▶ **Job**:
Print all the data, keeping every line exactly as it is.

▶ **Data section**:
● ● ● ● ●

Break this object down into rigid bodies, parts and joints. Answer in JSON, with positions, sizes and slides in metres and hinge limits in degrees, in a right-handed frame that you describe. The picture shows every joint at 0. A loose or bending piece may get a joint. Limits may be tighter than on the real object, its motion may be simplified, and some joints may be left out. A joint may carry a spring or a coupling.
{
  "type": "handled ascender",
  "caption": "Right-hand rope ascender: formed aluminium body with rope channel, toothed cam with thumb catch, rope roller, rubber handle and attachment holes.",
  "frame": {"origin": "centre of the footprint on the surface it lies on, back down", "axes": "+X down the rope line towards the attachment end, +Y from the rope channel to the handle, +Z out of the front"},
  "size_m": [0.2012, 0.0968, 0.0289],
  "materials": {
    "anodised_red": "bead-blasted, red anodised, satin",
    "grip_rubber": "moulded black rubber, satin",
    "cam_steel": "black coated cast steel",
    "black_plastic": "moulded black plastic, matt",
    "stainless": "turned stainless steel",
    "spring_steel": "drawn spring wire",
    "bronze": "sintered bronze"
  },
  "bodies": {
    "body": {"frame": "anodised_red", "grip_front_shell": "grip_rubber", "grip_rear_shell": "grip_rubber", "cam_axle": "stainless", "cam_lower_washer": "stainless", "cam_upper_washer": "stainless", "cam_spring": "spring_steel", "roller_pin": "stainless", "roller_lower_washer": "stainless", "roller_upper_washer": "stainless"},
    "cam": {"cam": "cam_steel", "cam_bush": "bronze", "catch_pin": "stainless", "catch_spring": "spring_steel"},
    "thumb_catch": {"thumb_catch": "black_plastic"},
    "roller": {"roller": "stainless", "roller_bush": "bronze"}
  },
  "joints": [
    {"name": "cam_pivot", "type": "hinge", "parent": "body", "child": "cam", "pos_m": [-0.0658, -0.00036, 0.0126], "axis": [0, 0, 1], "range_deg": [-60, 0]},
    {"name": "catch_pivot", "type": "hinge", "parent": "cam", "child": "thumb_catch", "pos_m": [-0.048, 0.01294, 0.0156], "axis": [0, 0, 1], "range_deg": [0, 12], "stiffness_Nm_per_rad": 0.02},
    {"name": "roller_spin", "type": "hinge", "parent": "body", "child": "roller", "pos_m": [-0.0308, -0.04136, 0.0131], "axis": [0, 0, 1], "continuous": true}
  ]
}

● ● ● ● ●

▶ **Final result**:
Break this object down into rigid bodies, parts and joints. Answer in JSON, with positions, sizes and slides in metres and hinge limits in degrees, in a right-handed frame that you describe. The picture shows every joint at 0. A loose or bending piece may get a joint. Limits may be tighter than on the real object, its motion may be simplified, and some joints may be left out. A joint may carry a spring or a coupling.
{
  "type": "handled ascender",
  "caption": "Right-hand rope ascender: formed aluminium body with rope channel, toothed cam with thumb catch, rope roller, rubber handle and attachment holes.",
  "frame": {"origin": "centre of the footprint on the surface it lies on, back down", "axes": "+X down the rope line towards the attachment end, +Y from the rope channel to the handle, +Z out of the front"},
  "size_m": [0.2012, 0.0968, 0.0289],
  "materials": {
    "anodised_red": "bead-blasted, red anodised, satin",
    "grip_rubber": "moulded black rubber, satin",
    "cam_steel": "black coated cast steel",
    "black_plastic": "moulded black plastic, matt",
    "stainless": "turned stainless steel",
    "spring_steel": "drawn spring wire",
    "bronze": "sintered bronze"
  },
  "bodies": {
    "body": {"frame": "anodised_red", "grip_front_shell": "grip_rubber", "grip_rear_shell": "grip_rubber", "cam_axle": "stainless", "cam_lower_washer": "stainless", "cam_upper_washer": "stainless", "cam_spring": "spring_steel", "roller_pin": "stainless", "roller_lower_washer": "stainless", "roller_upper_washer": "stainless"},
    "cam": {"cam": "cam_steel", "cam_bush": "bronze", "catch_pin": "stainless", "catch_spring": "spring_steel"},
    "thumb_catch": {"thumb_catch": "black_plastic"},
    "roller": {"roller": "stainless", "roller_bush": "bronze"}
  },
  "joints": [
    {"name": "cam_pivot", "type": "hinge", "parent": "body", "child": "cam", "pos_m": [-0.0658, -0.00036, 0.0126], "axis": [0, 0, 1], "range_deg": [-60, 0]},
    {"name": "catch_pivot", "type": "hinge", "parent": "cam", "child": "thumb_catch", "pos_m": [-0.048, 0.01294, 0.0156], "axis": [0, 0, 1], "range_deg": [0, 12], "stiffness_Nm_per_rad": 0.02},
    {"name": "roller_spin", "type": "hinge", "parent": "body", "child": "roller", "pos_m": [-0.0308, -0.04136, 0.0131], "axis": [0, 0, 1], "continuous": true}
  ]
}